◆ GIVEN INFORMATION:
******

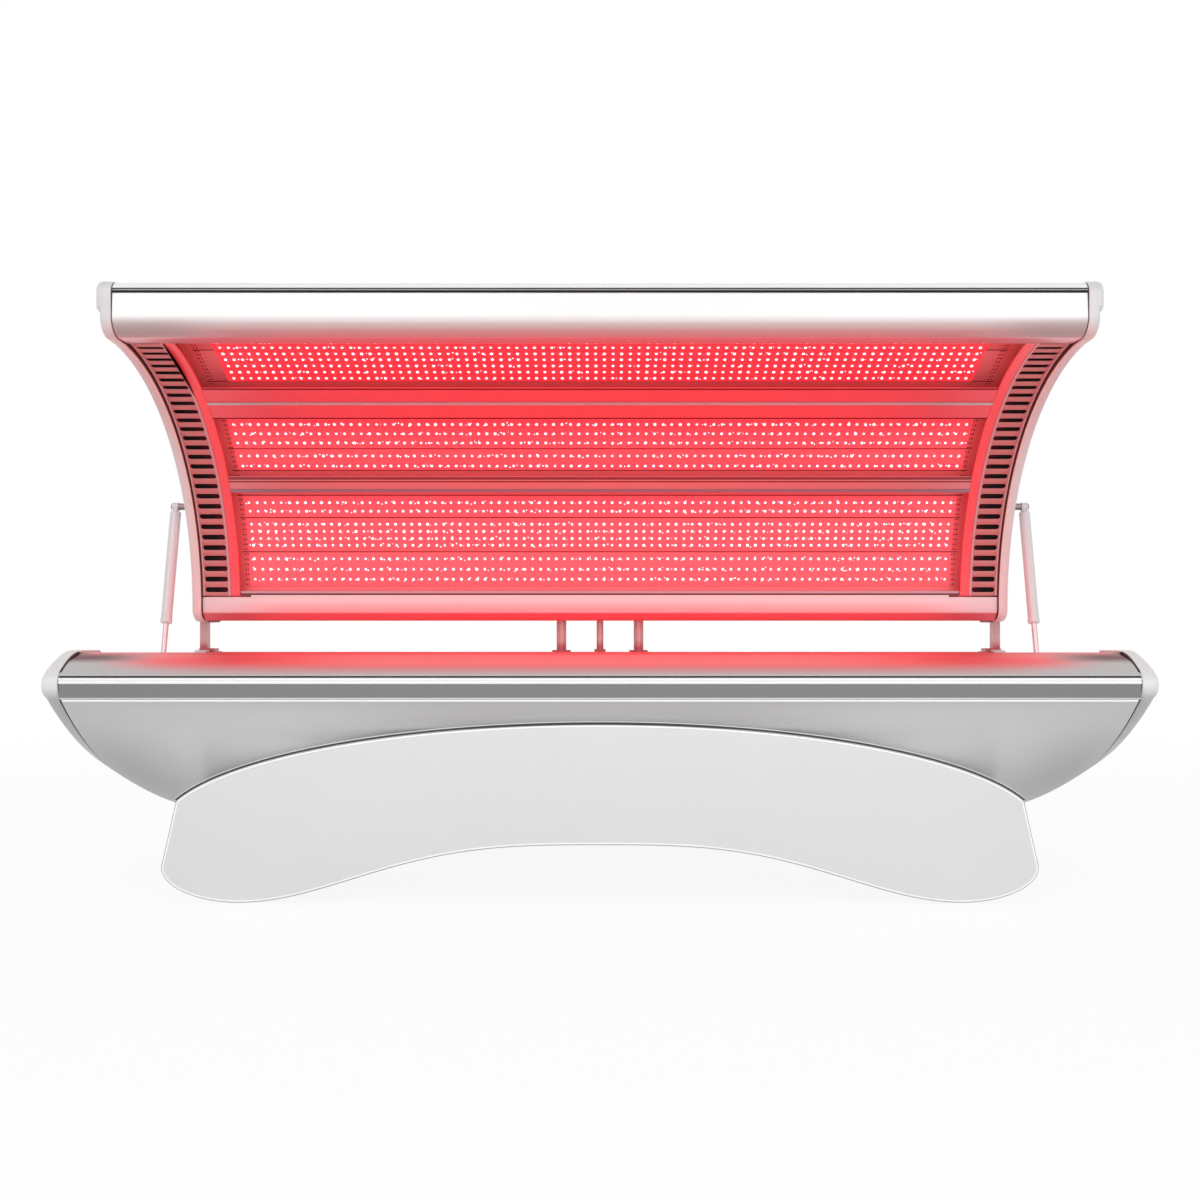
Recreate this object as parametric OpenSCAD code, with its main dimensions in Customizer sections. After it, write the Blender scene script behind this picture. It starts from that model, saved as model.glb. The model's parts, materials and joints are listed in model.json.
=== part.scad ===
// Light therapy bed with a hinged canopy over a curved bench.
// Millimetres, +Z up, +X along the bed, the open side towards -Y, origin on the floor under the middle.

/* [Bed] */
// Length of the bed over its end caps
bed_len = 2200; // [2100:10:2300]
// Length of each end cap along the bed
cap_len = 33.5; // [32:0.5:40]
// Wall of the canopy's end caps
cap_wall = 3; // [2.5:0.25:3.5]
// Wall of the bench's end caps
bench_cap_wall = 5; // [4:0.5:6]
// Thickness of the dark seals beside the end caps
seal_t = 2; // [1:0.5:3]
// Width of the seals, measured in from the outline
seal_w = 18; // [14:1:20]
// How far the seals lie inside the outline of the caps
seal_inset = 2.6; // [2:0.2:3]

/* [Bench] */
// Depth of the bench over its front and rear noses
bench_depth = 1100; // [1090:2:1110]
// Height of the bench's end caps above the floor
bench_h = 508; // [496:2:520]
// How far the aluminium rims lie below the tops of the end caps
rim_step = 5; // [4:0.5:6]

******

◆ EXERCISE BRIEF: Print, please, the lines above from the very first through the one that holds "under the middle.", both included, word for word and with nothing else.

◆ RESPONSE FOR THIS EXERCISE:
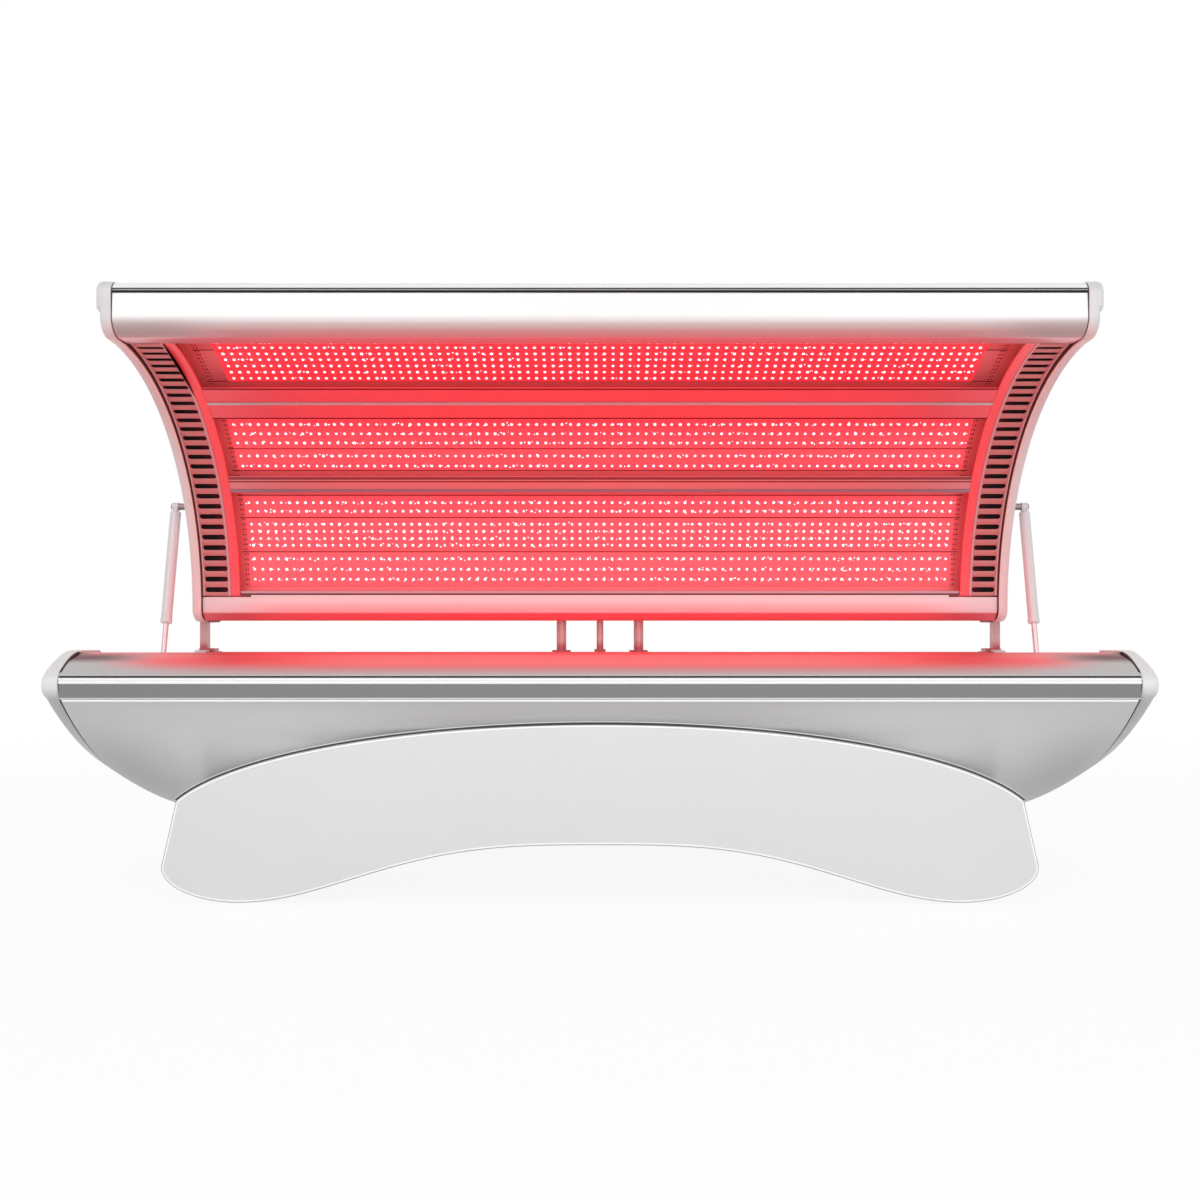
Recreate this object as parametric OpenSCAD code, with its main dimensions in Customizer sections. After it, write the Blender scene script behind this picture. It starts from that model, saved as model.glb. The model's parts, materials and joints are listed in model.json.
=== part.scad ===
// Light therapy bed with a hinged canopy over a curved bench.
// Millimetres, +Z up, +X along the bed, the open side towards -Y, origin on the floor under the middle.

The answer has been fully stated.